What needs to be done: Take the material and output all of it exactly.

Data shown:

· · · · ·

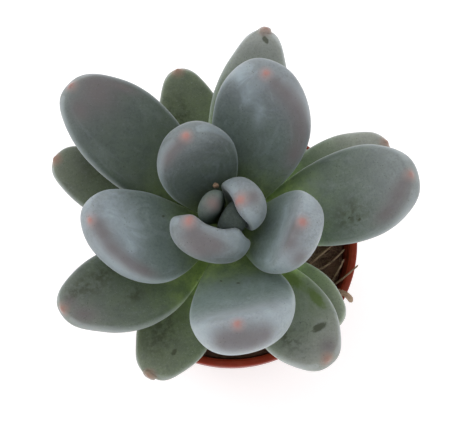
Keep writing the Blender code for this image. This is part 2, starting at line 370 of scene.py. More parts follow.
def makePottingMix(spec):
    material, shader, w = newFinish("potting_mix", {"Specular IOR Level": 0.25})
    coarse = w.cloud(260.0, 4.0, 0.65)
    fine = w.cloud(1300.0, 4.0, 0.7)
    thread = w.cloud(1.0, 3.0, 0.6, w.stretched((300.0, 2400.0, 900.0), (0, 0, 0.6)), 1.2)
    colour = w.tint(coarse.ease(0.35, 0.68), spec["dark"], spec["brown"])
    colour = w.tint((fine.ease(0.56, 0.74) * 0.55).clip(), colour, spec["tan"])
    colour = w.tint((thread.ease(0.60, 0.70) * 0.5).clip(), colour, spec["tan"])
    x, y = w.place().split()[:2]
    # painted shade with the pot's red reflected in it, from wallFrom out to the wall
    wallShadeAndRedBounce = ((x * x + y * y) ** 0.5).ease(spec["wallFrom"], spec["wallTo"])
    colour = w.tint(wallShadeAndRedBounce * (0.68 - 0.6 * fine.ease(0.56, 0.74)), colour, spec["wallShadeAndRedBounce"])
    normal = w.bump(fine, 0.25 * mm, 0.8)
    normal = w.bump(thread, 0.12 * mm, 0.6, normal)
    plug(shader, colour=colour, rough=(0.84 + 0.14 * fine).clip(), normal=normal)
    return material


rootColours = {
    "pale": (0.380, 0.270, 0.185),
    "mid": (0.240, 0.155, 0.100),
    "dark": (0.100, 0.066, 0.044),
}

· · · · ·

Reply to the exercise:
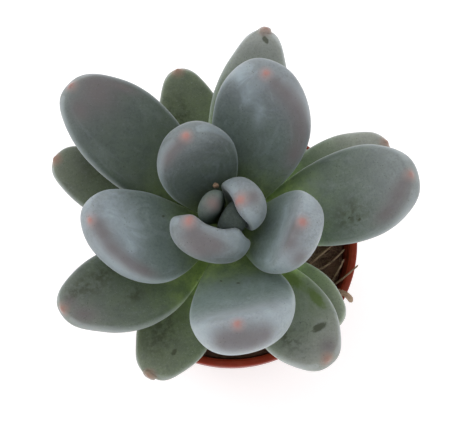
Keep writing the Blender code for this image. This is part 2, starting at line 370 of scene.py. More parts follow.
def makePottingMix(spec):
    material, shader, w = newFinish("potting_mix", {"Specular IOR Level": 0.25})
    coarse = w.cloud(260.0, 4.0, 0.65)
    fine = w.cloud(1300.0, 4.0, 0.7)
    thread = w.cloud(1.0, 3.0, 0.6, w.stretched((300.0, 2400.0, 900.0), (0, 0, 0.6)), 1.2)
    colour = w.tint(coarse.ease(0.35, 0.68), spec["dark"], spec["brown"])
    colour = w.tint((fine.ease(0.56, 0.74) * 0.55).clip(), colour, spec["tan"])
    colour = w.tint((thread.ease(0.60, 0.70) * 0.5).clip(), colour, spec["tan"])
    x, y = w.place().split()[:2]
    # painted shade with the pot's red reflected in it, from wallFrom out to the wall
    wallShadeAndRedBounce = ((x * x + y * y) ** 0.5).ease(spec["wallFrom"], spec["wallTo"])
    colour = w.tint(wallShadeAndRedBounce * (0.68 - 0.6 * fine.ease(0.56, 0.74)), colour, spec["wallShadeAndRedBounce"])
    normal = w.bump(fine, 0.25 * mm, 0.8)
    normal = w.bump(thread, 0.12 * mm, 0.6, normal)
    plug(shader, colour=colour, rough=(0.84 + 0.14 * fine).clip(), normal=normal)
    return material


rootColours = {
    "pale": (0.380, 0.270, 0.185),
    "mid": (0.240, 0.155, 0.100),
    "dark": (0.100, 0.066, 0.044),
}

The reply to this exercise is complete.